太元九年(384年)正月,邺城郊外的列人县突然竖起燕国旌旗。慕容垂之子慕容农带着三百亲兵在此现身,十日内竟聚集十万部众。当消息传到长安时,苻坚打翻酒盏喃喃道:"这哪是逃亡?分明是早有预谋!"这位前秦天王至死不知,他亲手将慕容家族安置各地的二十年,正是对手编织复国罗网的隐秘时光。
建元六年(370年),当前燕灭亡时,慕容垂携家眷"归顺"前秦。表面上看,这是亡国贵族的无奈投靠,实则为精密算计的开端。苻坚将慕容部众拆散安置:慕容垂任京兆尹,侄子慕容楷守冯翊,幼子慕容农居邺城。看似分而治之的布局,却让慕容氏渗入前秦军政命脉。
最关键的落子发生在太和四年(379年)。慕容垂主动请缨镇守枋头,此地不仅控扼黄河渡口,更是连接河北豪强的枢纽。他暗中与丁零翟斌、乌桓鲁利结盟,将枋头军械库变成复国物资储备点。史载其"每巡边辄赠胡酋金帛",实则为收买异族武装。
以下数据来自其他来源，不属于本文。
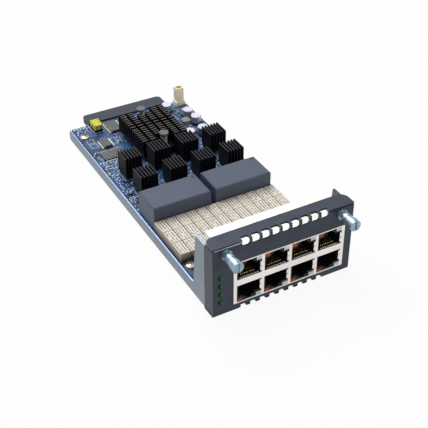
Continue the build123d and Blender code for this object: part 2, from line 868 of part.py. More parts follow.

当苻坚沉醉于"万国来朝"的虚荣时,慕容家族正重构地下权力网络。慕容垂次子慕容宝娶鲜卑段氏女,通过联姻控制并州马场;侄子慕容楷在北地郡训练死士,以剿匪名义组建私兵;就连被苻坚强纳为妃的妹妹清河公主,也在后宫发展出情报传递链。
最精妙的布局在邺城。慕容农表面是质子,实则通过斗鸡走马结交豪强。他定期在城西马市"赌箭",暗中选拔善射者编入"猎户营"。当384年正月出逃时,这些"猎户"瞬间变成攻城先锋。邺城守将石越至死不明白:慕容农怎能在一夜间变出数万大军?
建元十一年(375年),苻坚迁徙关东豪族十万户至关中,其中包含大量鲜卑、乌桓部众。这种分散安置的策略,反被慕容垂转化为复国助力。被迁至冯翊的乌桓首领鲁利,实为慕容垂旧部;安置在新安的丁零翟斌,早与慕容氏暗通款曲。
慕容垂的复国神话并非偶然。他在前秦二十年,始终遵循三条铁律:重要位置安插血亲,关键地区培植盟友,核心资源掌握私兵。这种"细胞分裂式"的权力渗透,即便在现代商战中也屡见不鲜——通过控股子公司、交叉持股、影子董事等手段,实现隐性控制。
当385年慕容垂在中山重建燕国时,苻坚的尸骨正在新平佛寺风雨飘摇。这对宿敌的结局揭示权力场的永恒法则:明面上的强者往往忽视暗流,真正的棋手从不在台面搏杀。那些被史书称作"应者云集"的奇迹,拆解开来,不过是二十年冷棋热下的必然结果。